Just before the Pennsylvania Primary, the race was seen, by most pollsters, as "tightened". Generally, they showed around a 52% to 48% advantage; Clinton over Obama. On the day of the primary, the exit polls showed a near similar tightened spread. Then, when the votes were counted, the polls were clearly shown to be wrong. Instead, it is as if the margin of error was added to Hillary's advantage and equally subtracted from Obama poll numbers in order to get the right answer. That's how far off things were.
The pollsters have definitely got a problem. At best, they just think that Obama supporters are more enthusiastic and, therefore, want to express themselves more freely to the pollsters. Others say that there is a dark side, a more sinister problem, that involves whites not wanting to admit that they didn't or won't vote for Obama. The fact is, some whites might feel "subliminally" racist if they "say" they didn't vote for the black man. For that reason, they either avoid the pollsters or simply lie to them.
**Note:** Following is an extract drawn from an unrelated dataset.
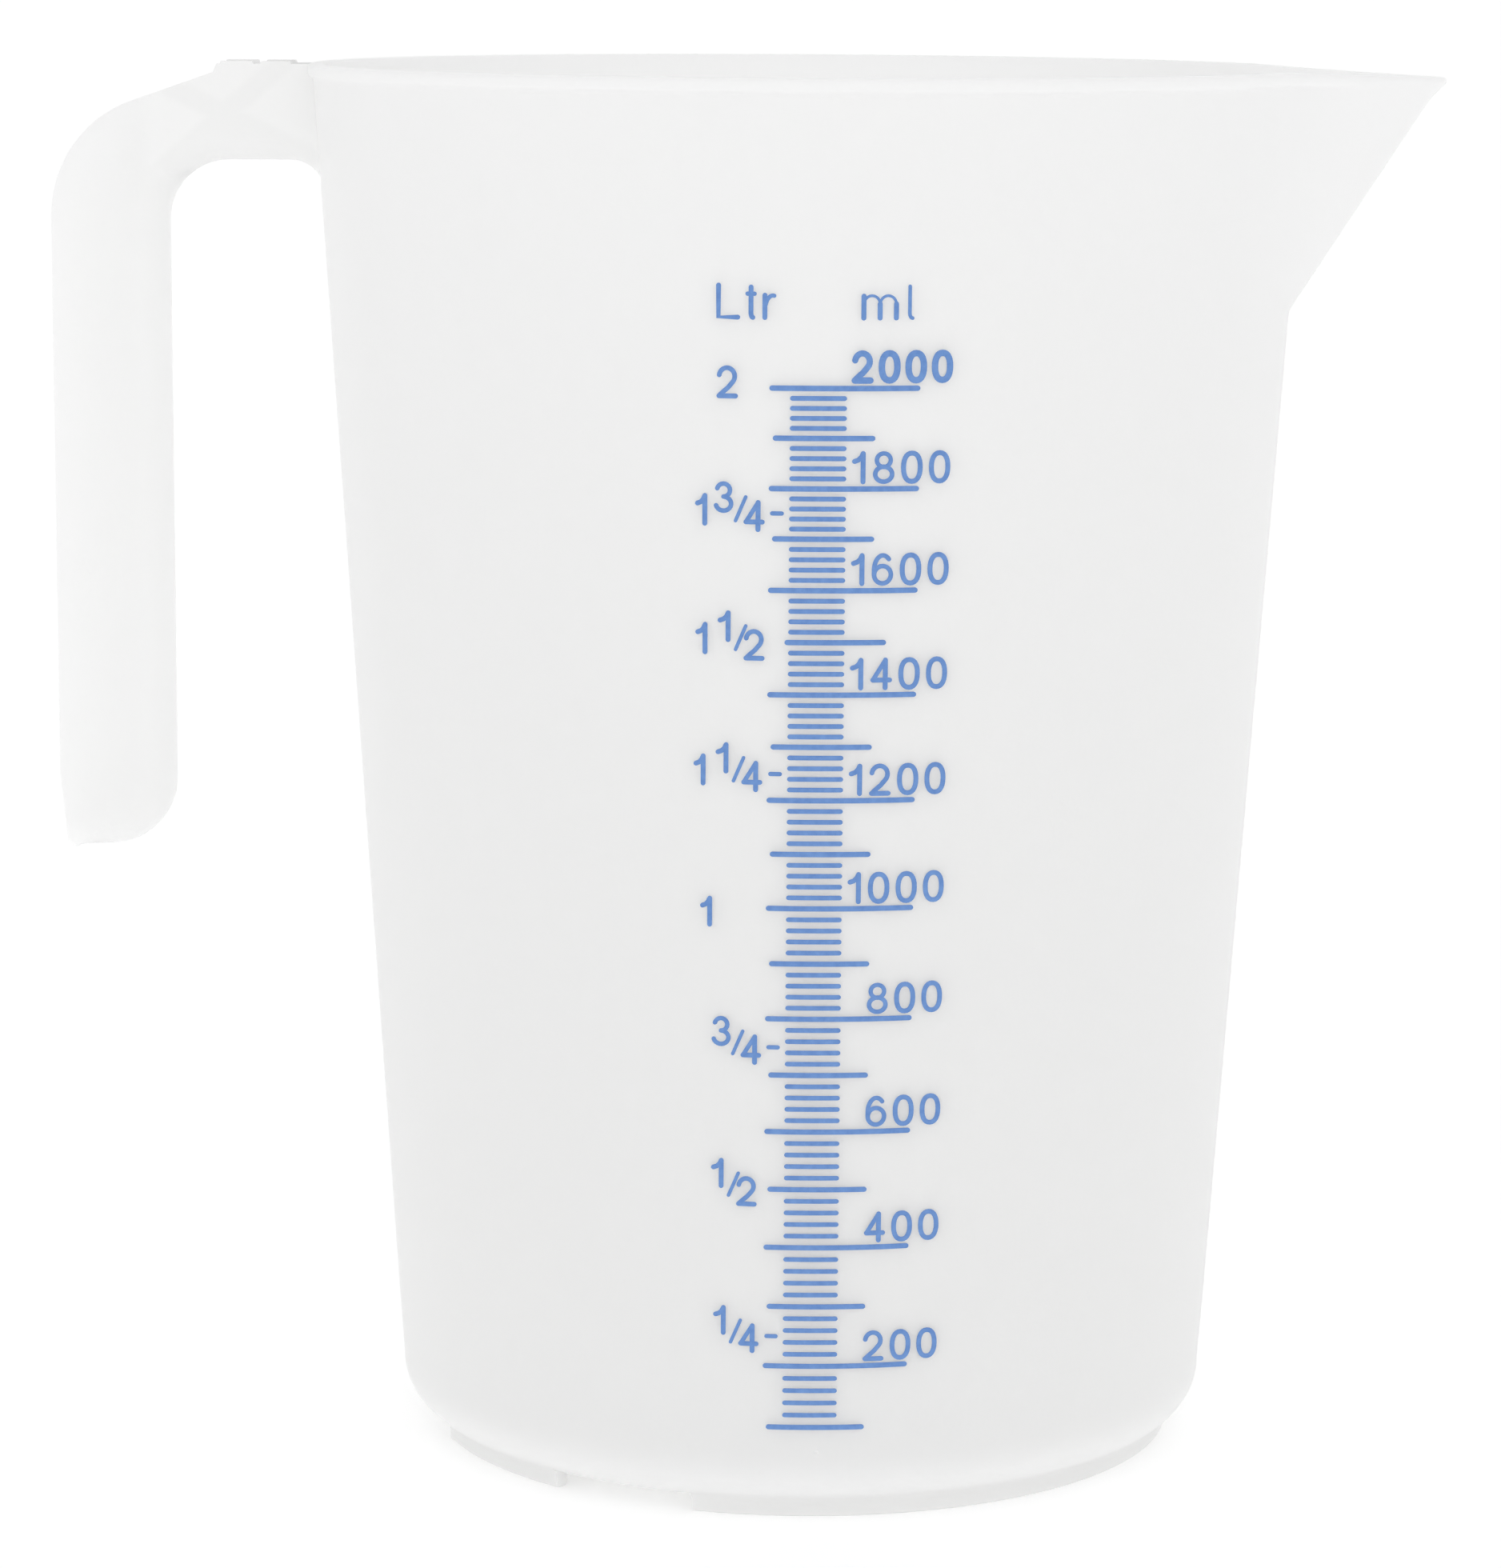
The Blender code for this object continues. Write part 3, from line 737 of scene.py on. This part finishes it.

Whatever is happening, it is obvious that the polls aren't accurate. Right now, Obama is seen to be leading McCain in most of the head-to-head national polls. Can we really trust that? If it is anything like what was happening in Pennsylvania, Obama is probably "overstated" by the margin of error and McCain equally "understated". If so, those polls are probably really saying that McCain is ahead by a two to three percentage points.